Given these risks, it’s important to understand the value of working with a professional. A better idea than taking the DIY approach is to work with an attorney who specifically focuses on estate planning. Estate planning is a unique area of law with many nuances, and having the luxury of a professional providing tailored advice can be the difference that gives you true peace of mind, knowing that you’ve protected your family. One of the most important things that an estate planning attorney provides is education. There are many moving parts to a comprehensive estate plan, not just a will or a trust. This can create confusion when trying to learn the ins and outs by yourself, especially with so much conflicting information online. A knowledgeable estate planning attorney can cut through the noise to make things simple and understandable.
Once a qualified estate planning attorney creates a customized estate plan, the service doesn’t end there. Essential follow-up work, like updating beneficiary designations on investment accounts and life insurance policies and transferring your home and business to your validly created trust, is critical to ensuring your plan works as intended. These important steps are often overlooked and can create nightmare scenarios if neglected.

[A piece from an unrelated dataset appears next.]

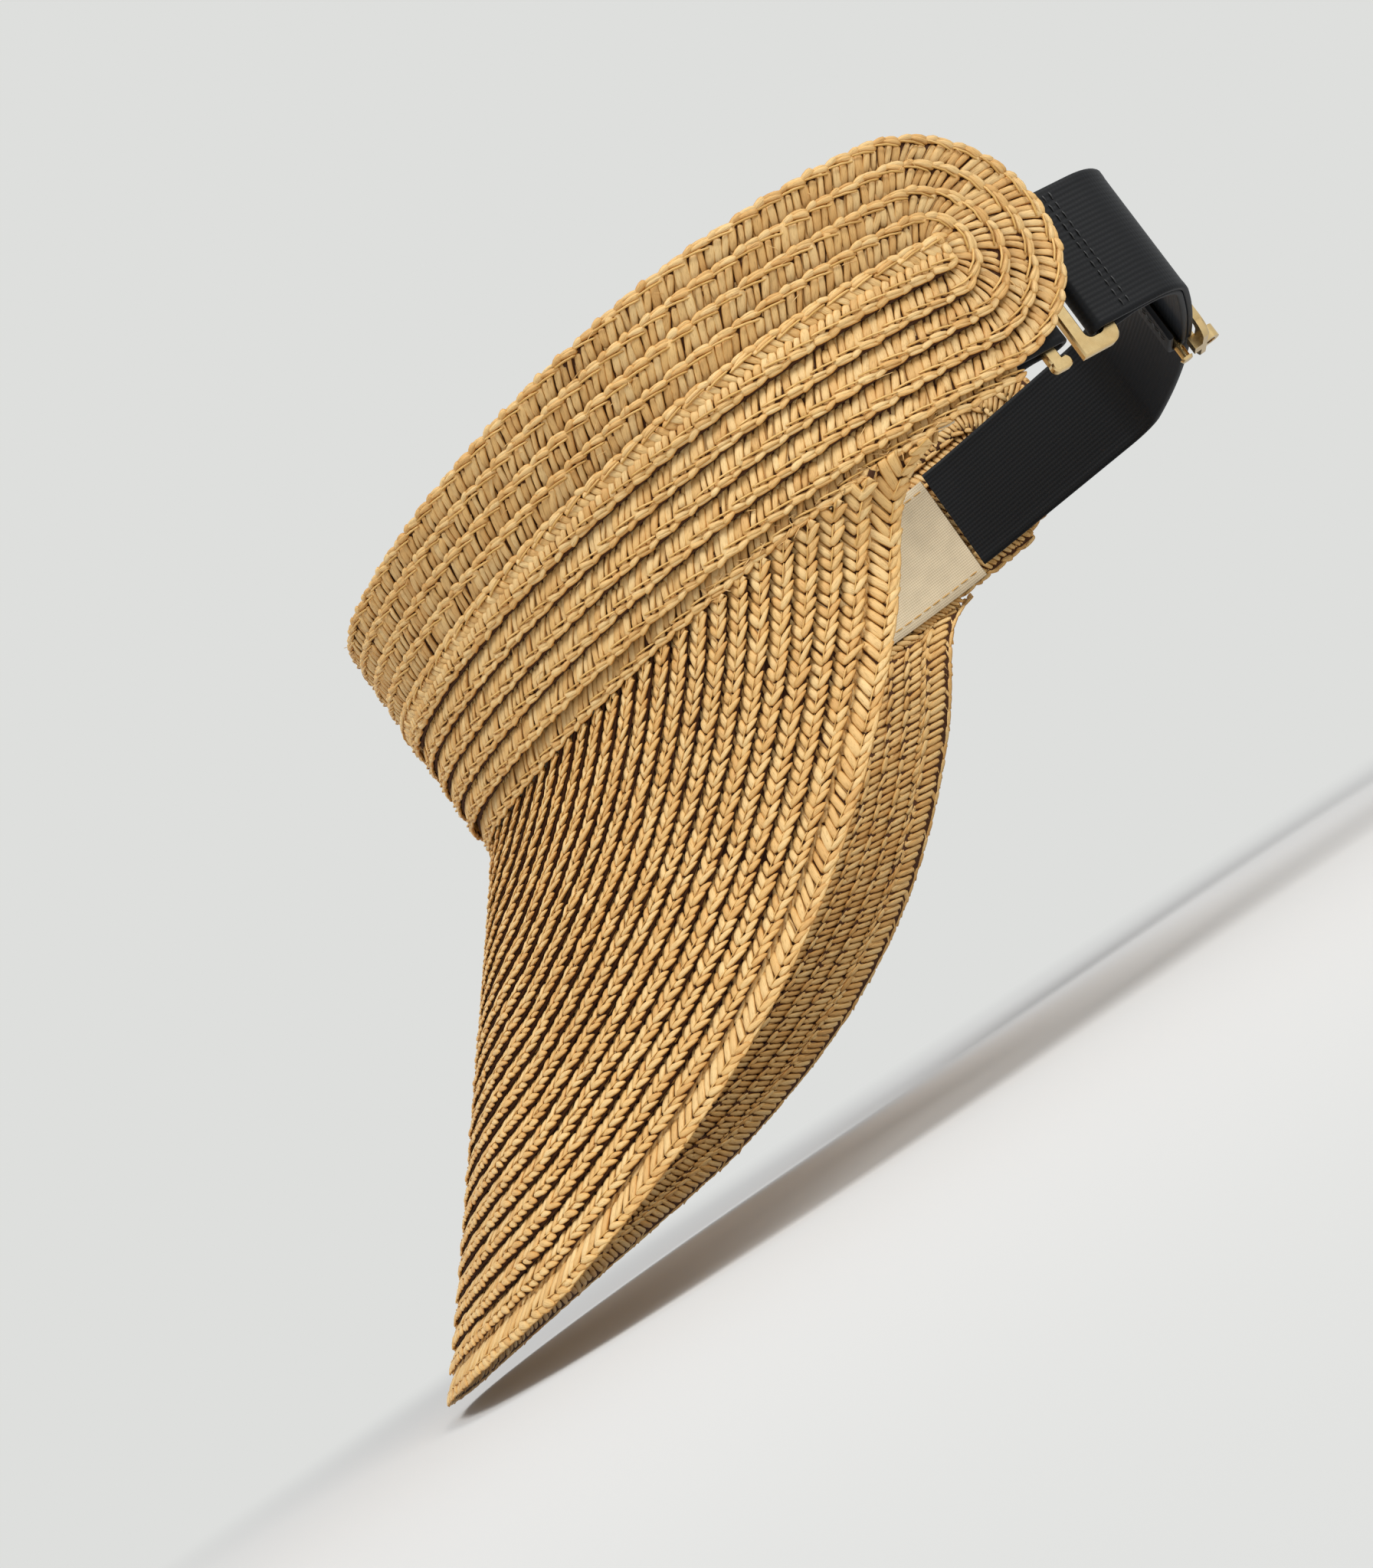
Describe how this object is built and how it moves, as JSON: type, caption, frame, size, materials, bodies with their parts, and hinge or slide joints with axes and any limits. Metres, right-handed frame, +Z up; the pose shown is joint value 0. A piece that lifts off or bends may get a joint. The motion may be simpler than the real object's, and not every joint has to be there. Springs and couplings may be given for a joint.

The first decision anyone has to make when creating an estate plan is whether they want to use a will or a trust as the foundation for that plan. These two similar but unique documents are alternatives to one another and when it comes to estate planning, deciding between a will and a trust can feel like a big decision—but there’s no one-size-fits-all answer. A will might work perfectly for one family, while another might benefit more from the flexibility and probate-avoidance of a trust. It’s all about what makes sense for your family’s unique situation. Maybe a will is enough, or maybe you want the added protection for your kids’ inheritance that a trust can offer. Yes, trusts can have a higher upfront cost, but they might save your family money, time, and stress in the long run. The real question is: what’s right for your family? Let’s break it down.
Probate is expensive. On average, probate costs between 3-8% of the total estate going through the process. This is due to various fees: court fees, executor fees, bond fees, real estate appraisals, business valuations, and of course, attorney fees. These costs can add up quickly, even for what might seem like a simple estate. For a somewhat modest estate worth $750,000, the family could expect probate to cost between $22,500 and $60,000.
A trust is an alternative to a will in most cases, and it has grown in popularity over the past few decades to become the go-to estate planning tool in most states—including Tennessee. Like a will, a trust allows you to put your wishes into writing, specifying where you want your assets to go. However, unlike a will, a trust can manage assets with listed beneficiaries such as retirement accounts and life insurance. One instance when a trust is almost always preferable over a will is when you own real estate. When real estate has to go through the probate process, selling or passing on the family home becomes a slow and costly process in most cases. A trust streamlines the process, saving money, time, and headache.
When it comes to estate planning, one of the most important decisions parents will make is choosing legal guardians for their children. Naming a legal guardian in your estate plan ensures that your children will be cared for by someone you trust, should something happen to you and your spouse or partner.